Dr. phil. Rüdiger Koch
Trügerische Selbstgewissheiten bei Kulturverlust
Allgegenwärtig werden wir mit Selbstgewissheiten konfrontiert, mit geistigen Shutdowns, mit Verhinderern einer Diskurskultur. Damit geht einher ein Verlust an gelebter Demokratie.
Dieses ist nicht das Ergebnis eines Individualismus`, vielmehr das eines Mitröhrens in stimulierten, medial hochgeladenen Echokammern. Auf die Akteure scheint es befreiend und gleichsam Ich-stärkend zu wirken, bisweilen bis zum Exzess.
Es mag ein primitiver Mechanismus sein, ein aus dem Stammhirn generiertes Wir-Gefühl, welches hierbei eine urtümliche Wärme vermittelt. Die eigenen Meinungsmauern geraten höher und gereizter, sobald am eigenen Meinungskäfig gerüttelt wird. Das eigene geistige Gefängnis wird als wertige, Ich-erhaltene Sicherheit mit Absolutheitsanspruch empfunden, gleichsam hergebrachter Festungsmauern.

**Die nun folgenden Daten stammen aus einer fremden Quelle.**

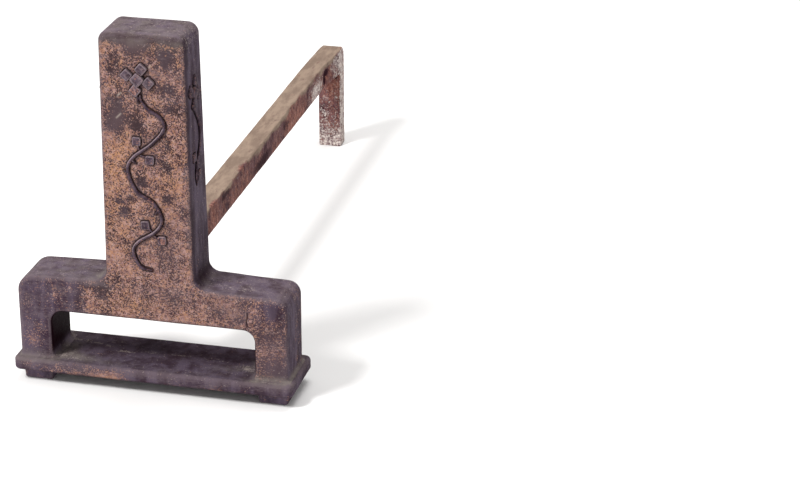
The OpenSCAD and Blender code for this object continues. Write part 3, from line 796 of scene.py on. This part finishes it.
DULL_PATCHES = [
    (130, 56, 16, 34, 0.42), (84, 102, 26, 18, 0.42), (6, 350, 34, 36, 0.22), (24, 170, 16, 50, 0.2),
    (20, 110, 30, 14, 0.25), (-28, 303, 12, 18, 0.4), (-9, 383, 16, 9, 0.4), (12, 175, 40, 60, 0.14),
]
CHALK_TOP = [
    (-97, -362, 6, 3, 0.3), (-98, -355, 5, 2, 0.3), (-75, -350, 14, 4, 0.16), (80, -354, 14, 3, 0.3),
    (104, -350, 10, 4, 0.26), (62, -343, 10, 5, 0.2), (88, -338, 16, 4, 0.16), (98, -358, 12, 3, 0.2),
]
SCRATCHES = [((-28.5, 306), (-24, 310.5)), ((-26.5, 330), (-23, 333)), ((8, 362), (9.5, 364.5))]


# Dirt and painted shade in the gutters round the relief, darkest at the relief's edge and darker on the
# sides.
def relief_grime_and_shade(points, plans):
    grime = np.zeros(len(points))
    for plan in plans:
        spots, out = flat_on(points, plan)
        share = 0.8 if plan["rise"] == 1 else 1
        near = groove(gap_to_relief(spots, plan) - 0.15) * (np.abs(out) < 2.5)
        grime = np.maximum(grime, share * near)
    return grime


def standard_marks(points, normals, bends):
    x, y, z = points.T
    off, flat = np.abs(x), points[:, [0, 2]]
    on_top, on_bridge = z > 380, np.abs(z - 121) < 3
    front = ease(-normals[:, 1], 0.35, 0.85) * (y < -366)
    # The hollow behind the front wall is painted in shade: darker, with less copper and less wear.
    inside = (y > HOLLOW_FRONT - 0.5) & (z > 87) & (z < 392) & (off < 141.2) & ((off < 42) | (z < 117))

    copper = np.where(z > 128, 0.58 - 0.05 * ease(z, 280, 320), 0.17 + 0.39 * ease(x, -88, -62))
    copper = np.where((z < 84) & (x > 100), 0.44, copper) + patches(x, z, COPPER_PATCHES)
    copper -= 0.1 * ease(x, 85, 110) * (z > 84) + 0.45 * ease(z, 384, 391) * on_top
    copper_outside = 0.04 + 0.18 * (x > 140) * (y > -345)

    # A painted highlight runs along the bridge's front top edge. The paler veil on the lower left front is
    # wear and a painted sheen.
    highlight_line = bell(z, 119.8, 1.8) * bell(y, -370, 2.2)
    worn = 0.2 + 0.4 * np.clip(bends, 0, 1) + 0.14 * ease(normals[:, 2], 0.5, 0.9) - 0.3 * inside
    worn += 0.4 * highlight_line + 0.2 * front * (1 - ease(x, -100, -60)) * (z < 124)
    brown = ease(z, 118, 134) + 0.7 * ease(x, 95, 125) * (1 - ease(z, 88, 100))
    brown += ease(x, -100, -60) * (1 - ease(x, 95, 125)) * (1 - ease(z, 118, 134))
    chalk = 1.5 * patches(x, y, CHALK_TOP) * on_bridge - 0.06
    chalk += 0.22 * spot(x, z, (42, 388), (7, 9)) + 0.12 * on_top
    scratch = sum(bell(near_line(flat, [Vector(a), Vector(b)]), 0, 0.8) for a, b in SCRATCHES)

    nook = np.where(off < 112.2, 0.3, 0.8) * bell(z, PLATE_TOP, 5) + 0.4 * bell(z, 388, 5) * front
    nook += np.where(x > 0, 0.2, 0.6) * np.clip(-bends, 0, 1) * (z > 100)
    nook += 0.5 * spot(x, y, (-60, -363), (12, 8)) * on_bridge

    # Dark marks: painted shade under the bridge, in the hollow, in the legs' opening and where the pillar
    # meets the bridge. Also a dark band on the side faces by the front edge, a dark spot on the front by the
    # right shoulder, and dirt with painted shade in the gutters and the crack.
    arris = 0.5 * ease(np.abs(normals[:, 0]), 0.6, 0.95) * bell(y, -366, 4) * (z > 130)
    under = 0.6 * ease(-normals[:, 2], 0.3, 0.9) * (z > 60)
    leg_inside = (off < 112.5) * (z < 84) * (y > -370) * ease(z, 31, 38)
    crack = bell(near_line(flat, CRACK), 0, 0.75) * front
    corner = 0.65 * spot(x, z, (49, 129), (5, 8)) * (y > -367) * (1 - front)
    corner += 0.4 * spot(x, z, (135, 105), (8, 9)) * front
    relief = relief_grime_and_shade(points, plans)
    grime = np.maximum.reduce([relief, arris, 0.5 * inside, under, leg_inside, crack, corner])
    return {
        "copper": copper * front + copper_outside * (1 - front) - 0.25 * inside, "worn": worn,
        "gold": patches(x, z, GOLD_PATCHES) * front, "dull": patches(x, z, DULL_PATCHES) * front,
        "brown": 0.75 * brown * front, "chalk": chalk - 0.3 * front, "grime": grime, "nook": nook,
        "dusty": 0.3 + 0.14 * on_top - 0.12 * (x > 50) * (z < 130), "scratch": 0.8 * scratch * front,
    }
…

Wie passen diese Reflexe zu einer vernetzten Welt? Worum geht es? Wir reden nicht dem
Beliebigen das Wort, nicht dem ungehörten Aufgeben eigener Positionen. Es geht um die Vielfalt der Potentiale dieser Welt, die zu hören und zu fördern über unsere Zukunft mitentscheidet. Hierzu zählt auch die Erfahrung eigenen Irrens und Scheiterns. Sie ist nicht mit dem Stigma des Versagens zu versehen. Im Gegenteil: Über diese Offenheit, der rezidiven gegenseitigen Wahrnehmung und Abwägung von Haltungen und Argumenten erwächst eine wertschöpfende, humane Kraft. Eine einseitig auf kurzfristige Leistungsmaximierung getrimmte Leistungsgesellschaft und eine auf schnelle Überschriften setzende Medienwelt bieten hierfür wenig Zeit und Raum.
Heilversprechende Ideologien und erstarrte Selbstgewissheiten implizieren eine verarmte Kultur. Die Frage nach Ursache und Wirkung lässt sich nicht eindimensional beantworten. Zu erwarten ist jedoch, dass eine Minderung an gelebter Kultur der Verbreitung einer erstarrten Selbstgewissheit Vorschub leistet. Je weniger kulturelle Angebote in Gesellschaften gegenwärtig sind, desto empfänglicher sind diese für selbstvergewissernde Echokammern. Und dieses hat negativen Einfluss auf den gesellschaftlichen Diskurs, auf die Grundlagen demokratisch verfasster Gesellschaften.
Kultur ist auch deshalb kein nachrangiges Politikfeld, sie ist gesellschaftlich vielmehr eine hochbedeutsames.